Muktha, who was just then toying with the idea of ending her life, suddenly had a flash. ‘Why should I die for a person who is so selfish and heartless and waste my life. There are so many who are in worse conditions, who need the support of society. I shall do something for such poor people’.


It took two full years for Muktha to get back on her feet and walk without support. By then, she had a blueprint in her mind. She would start a school for blind children. She had no land, no funds, nobody to support her idea firmly. She just started with one child in her small house. Gradually, more and more people started approaching her and she needed a bigger space. She approached the Karnataka Housing Board, Yelahanka for a piece of land and luckily they did allot her a piece of land surrounded by multi-storeyed residential apa

rtments.  


Localites started recognising her good work and intentions and started supporting her financially. She approached a nationalised Bank for a loan and they too agreed to fund her. Thus she started the building with confidence, though she had just 40 or 50% of the project cost funded. She trusted in Lord Raghavendra and knew that a good deed will definitely be blessed by him. She faced a lot of opposition from the surrounding residents, who were suspicious of her project. Every now and then they would lodge complaints against her and she had to run to the police station and court. She fought tooth and nail with the system and as her ambitious project started taking shape, more and more good samaritans started supporting her. She received assistance from unexpected quarters. ‘ASHA’ of the US donated a big chunk of the project and the ‘Mathru School for the Blind’ got its own building, a very tastefully designed building. In no time, Muktha, who wants to always give the best to the students, furnished and decorated the building and created a beautiful garden around it. She runs a residential school for the blind there. Hundreds of visually challenged children have passed out of this school in the last 15 years with flying colours. And mind you, children here are filled with confidence and positive energy.  
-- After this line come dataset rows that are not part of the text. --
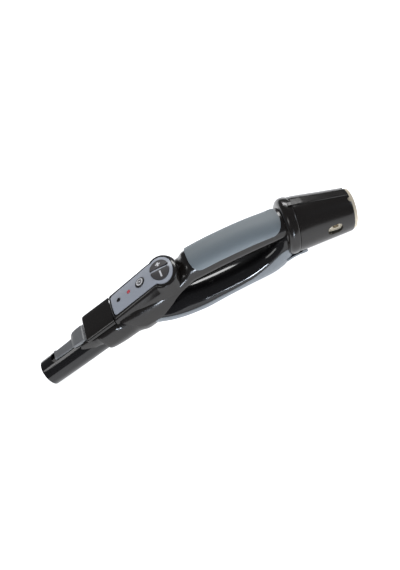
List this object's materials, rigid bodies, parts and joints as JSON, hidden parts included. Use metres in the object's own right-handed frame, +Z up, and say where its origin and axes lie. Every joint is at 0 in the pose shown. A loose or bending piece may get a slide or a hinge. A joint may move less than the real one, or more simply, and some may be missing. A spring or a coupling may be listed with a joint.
{
  "type": "vacuum hose handle",
  "caption": "Hose handle of a canister vacuum: wand spigot with a latch, soft grip, wireless key panel and a swivelling hose socket",
  "frame": {"origin": "below the middle of the handle, level with the lowest point of the spigot's tip", "axes": "+X runs along the handle from the wand end to the hose end, +Z is up through the key panel, +Y is across the handle"},
  "size_m": [0.4268, 0.068, 0.0887],
  "materials": {
    "spring_steel": "bright drawn spring steel",
    "cell_steel": "nickel-plated cell can",
    "board": "green solder mask on fibreglass board",
    "panel_grey": "satin light blue-grey moulding",
    "black": "satin-gloss black moulding",
    "gloss_black": "polished black moulding",
    "pad_grey": "soft-touch blue-grey overmould with a fine grain",
    "steel": "zinc-plated steel",
    "led_red": "red diode body",
    "lens_red": "translucent red lens",
    "emitter_dark": "dark infrared diode",
    "membrane": "pale silicone keypad",
    "latch_grey": "satin mid-grey acetal",
    "cover_grey": "satin light grey moulding",
    "key_grey": "warm dark grey key with a white mark",
    "key_dark": "dark key with a white ring",
    "lens_dark": "dark infrared window",
    "rubber": "black gasket rubber",
    "switch_metal": "stamped metal switch can",
    "cream": "cream moulding"
  },
  "bodies": {
    "handle": {"battery_contact_negative": "spring_steel", "battery_contact_positive": "spring_steel", "coin_cell": "cell_steel", "control_board": "board", "control_panel": "panel_grey", "duct_upper": "gloss_black", "front_shroud": "black", "grip_pad": "pad_grey", "grip_screw_1": "steel", "grip_screw_2": "steel", "grip_underside": "black", "handle_shell": "black", "hose_socket": "black", "indicator_board": "board", "indicator_led": "led_red", "indicator_lens": "lens_red", "infrared_emitter": "emitter_dark", "keypad_membrane": "membrane", "latch_pin": "steel", "latch_spring": "spring_steel", "lip_screw": "steel", "lower_cover": "cover_grey", "rear_collar": "black", "remote_housing": "black", "sensor_lens": "lens_dark", "socket_gasket": "rubber", "spigot_gasket": "rubber", "spigot_tube": "gloss_black", "switch_minus": "switch_metal", "switch_plus": "switch_metal", "switch_power": "switch_metal", "swivel_clip": "spring_steel"},
    "latch": {"latch_lever": "latch_grey"},
    "plus": {"plus_button": "key_grey"},
    "minus": {"minus_button": "key_grey"},
    "power": {"power_button": "key_dark"},
    "cover": {"battery_cover": "black"},
    "swivel": {"swivel_ring": "cream"}
  },
  "joints": [
    {"name": "latch_hinge", "type": "hinge", "parent": "handle", "child": "latch", "pos_m": [-0.13902, 0, 0.04986], "axis": [0, -1, 0], "range_deg": [0, 2.5], "stiffness_Nm_per_rad": 0.6, "deforming": ["latch_spring"]},
    {"name": "plus_press", "type": "slide", "parent": "handle", "child": "plus", "axis": [0, 0, -1], "range_m": [0, 0.0008], "stiffness_N_per_m": 400},
    {"name": "minus_press", "type": "slide", "parent": "handle", "child": "minus", "axis": [0, 0, -1], "range_m": [0, 0.0008], "stiffness_N_per_m": 400},
    {"name": "power_press", "type": "slide", "parent": "handle", "child": "power", "axis": [0, 0, -1], "range_m": [0, 0.0008], "stiffness_N_per_m": 400},
    {"name": "cover_lift", "type": "slide", "parent": "handle", "child": "cover", "axis": [-0.2011, 0, 0.9796], "range_m": [0, 0.025]},
    {"name": "hose_swivel", "type": "hinge", "parent": "handle", "child": "swivel", "pos_m": [0.137, 0, 0.0518], "axis": [0.9603, 0, -0.279], "continuous": true}
  ]
}
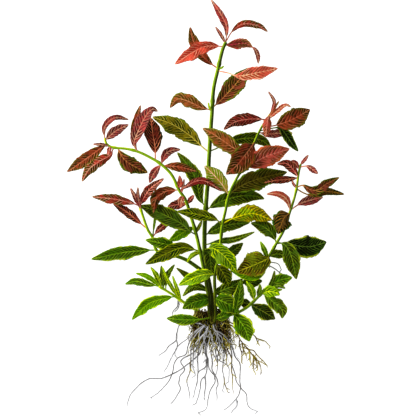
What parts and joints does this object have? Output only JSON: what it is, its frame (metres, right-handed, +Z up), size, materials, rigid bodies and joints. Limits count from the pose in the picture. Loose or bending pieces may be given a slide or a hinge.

Muktha then started expanding her project, as she felt there were so many children suffering from other types of disabilities who too needed such institutions. She was allotted an acre of land near a quarry in Yelahanka and she built a very aesthetic centre for hearing impaired children and also for children with multiple disabilities. Today, Mathru is like a huge banyan tree catering to nearly 150 children with different kinds of disabilities, where they get basic education, life skills, nutritious food and comfortable lodging facilities, all for free or very meagre fee. As you enter any of her centres, you will be welcome by happy, healthy and enthusiastic children. Mathru exposes them to all kinds of arts like music, dance, drama and also sports and literary activities. Right now, Muktha is already constructing a third building to house a day care centre for the autistic children and children with multi-sensory disabilities, which she is running since this academic year.  


Though I have covered all her activities in just a few words, I need not say what a struggle she might have gone through to reach this level, all alone, though supported financially and morally by her family members, other trustees and hundreds of her friends. She met with two other accidents and injured her already injured foot again and is going through a lot of pain and stress. But nothing stops her from ensuring that her children get the best.


She adopted little Raghavendra and is grooming him with the hope of getting an able hand to assist her in future. This smart kid is happy to spend all his free time in the centre.


Thus Muktha is the most inspiring friend that I have, who has taken failures in life head-on and proved to the world that she had a greater purpose in life than just getting married and leading a mundane ordinary family life. God bless this gritty woman and help her realise all her dreams, which are totally selfless!